The fallout? A family uproar, with relatives demanding apologies for her “disrespect.” But her quest for confidence and health isn’t about pleasing others—it’s about owning her strength. Was her sharp retort justified, or did it cross a line? This Reddit saga dives into the clash of personal autonomy and family expectations, with a side of gym-fueled empowerment. Let’s break it down.

‘AITA for telling my father he doesn’t get an opinion in what my body looks like?’

I've always been a little chubby so about a year ago, I decide to get serious about fitness, and weight training. When I joined the gym and started lifting and my father found out, he said something like, you're gonna get muscles, no man wants to see that, just stick with runing and and cardio. And since then, as I've lost weight the comments have been getting more and more snide.

So, friday, I was at my parents eating a snack and watching athlean x on YouTube with my mother (her idea of a weightloss regiment is drinking flat tummy tea and wondering why her stomach doesn't just magically get toned), I'm trying to get her healthier. I should say, I'm not very tonned, but I would like to get leaner, because I find the slightly curvy athletic look on women sexy. It's my personal preference.

My father walks in and say, something along the lines of you've decided you want to look like a man and you want to drag your mother into this too? What man do you think wants that? I was like I'm not doing this for a man, but to feel confident in my own skin. And he was like, well its not attractive. And I said I told him I didn't know why he was still talking about this, he doesn't get a vote in what my body looks like.

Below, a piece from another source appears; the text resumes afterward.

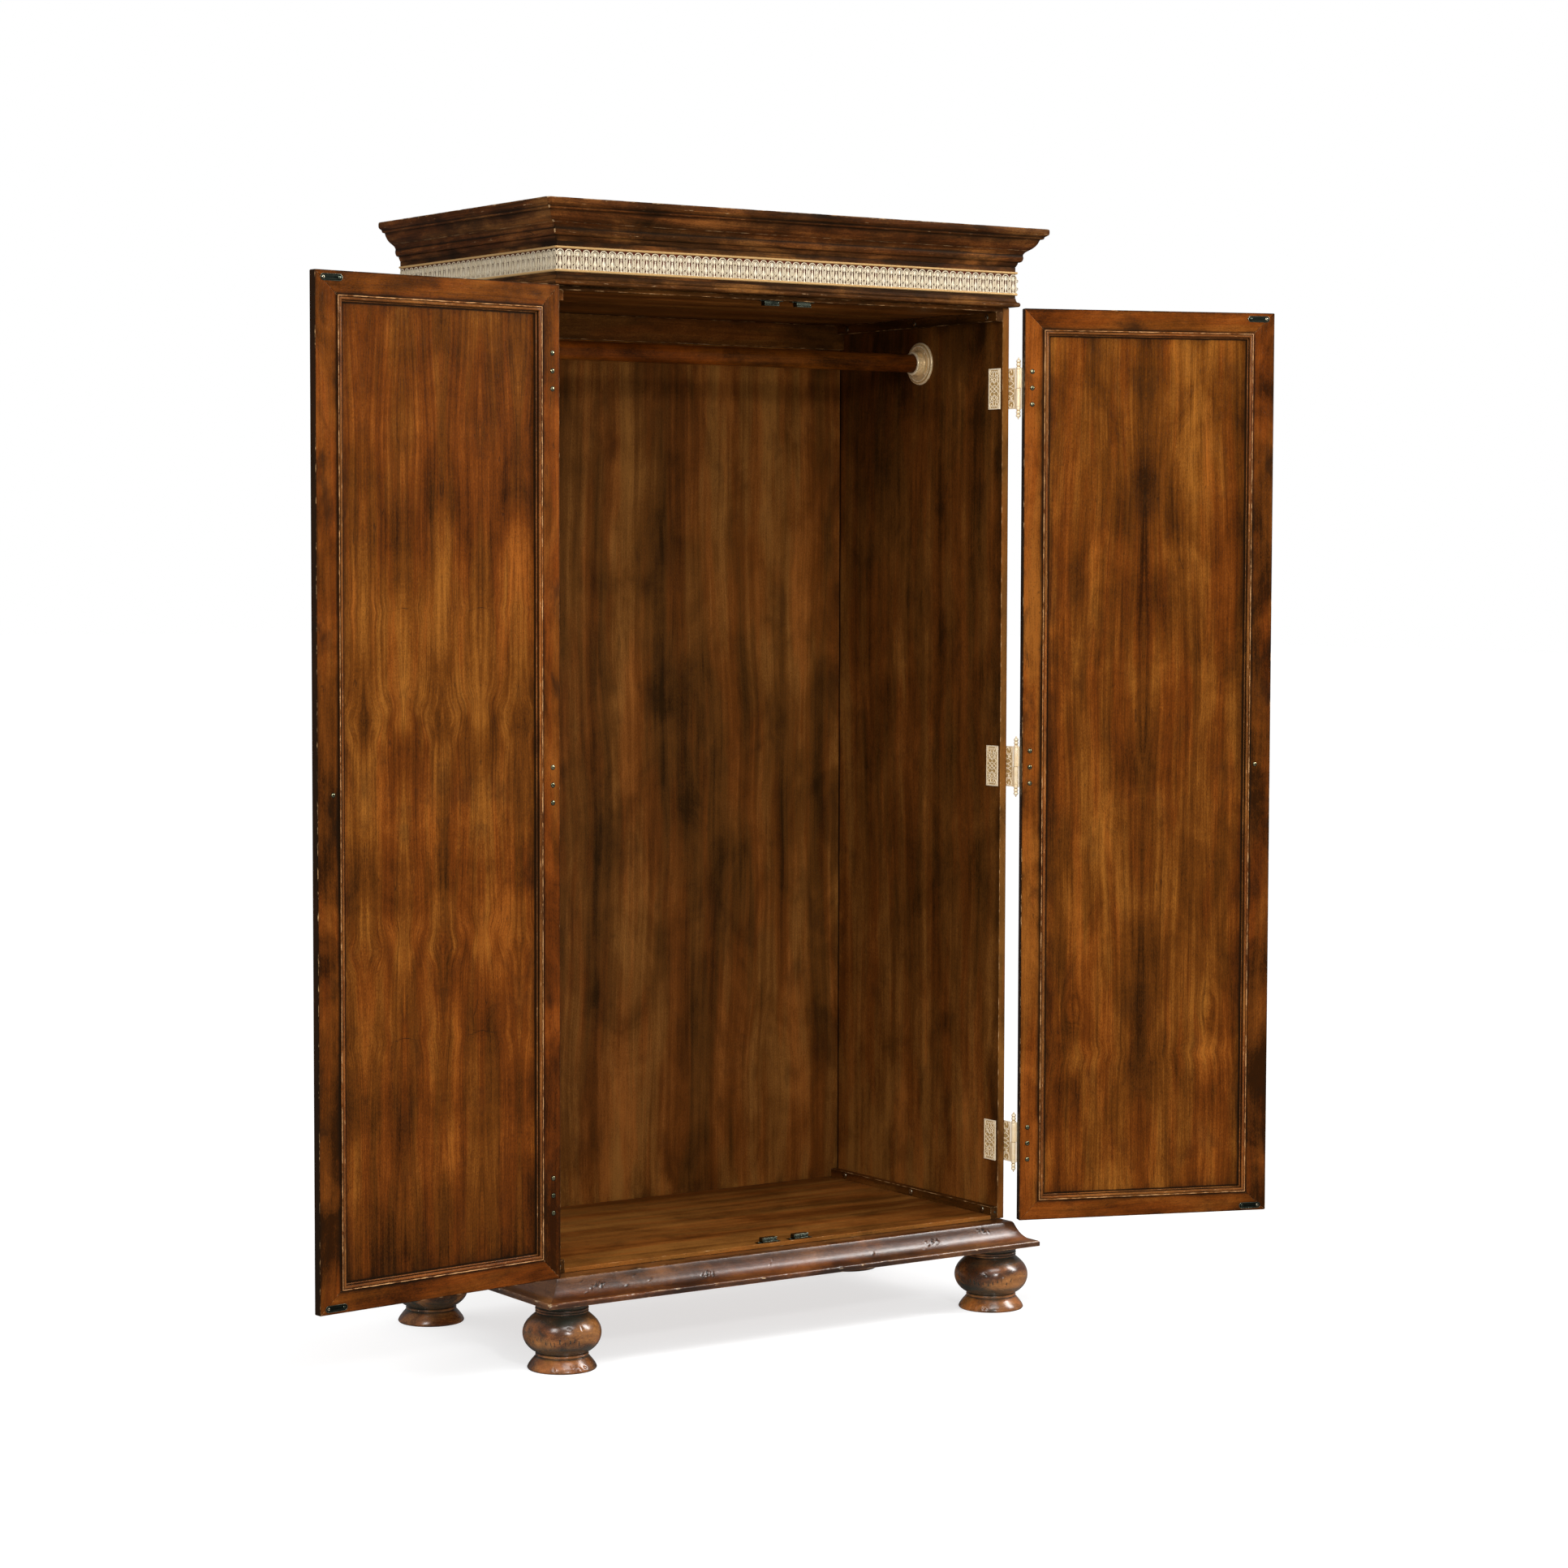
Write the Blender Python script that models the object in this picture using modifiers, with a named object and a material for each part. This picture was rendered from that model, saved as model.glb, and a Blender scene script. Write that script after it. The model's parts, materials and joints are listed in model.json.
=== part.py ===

He called me disrespectful and my mother told me to apologise. I said I was sorry he was stupid enough to think he gets a say in what I look like. And walked away. I keep getting calls from family members, my family love drama, telling me I was rude and to apologise. I admit I could have been less rude with my response, but honestly, it was getting anoying. So yeah.. WITA here?

Edit: didn't really expect this to blow up but thank you for the responses, the encouragement on my fitness journey and the advice. I wish my family was even half as supportive as some of you in the comments.

My parents have a big thing about respecting your elders so I ended up apologising for calling him stupid. It's worth it just to get my family off my back. I'll just have to get better at tuning out the negative comments, because lord knows they aren't going to stop.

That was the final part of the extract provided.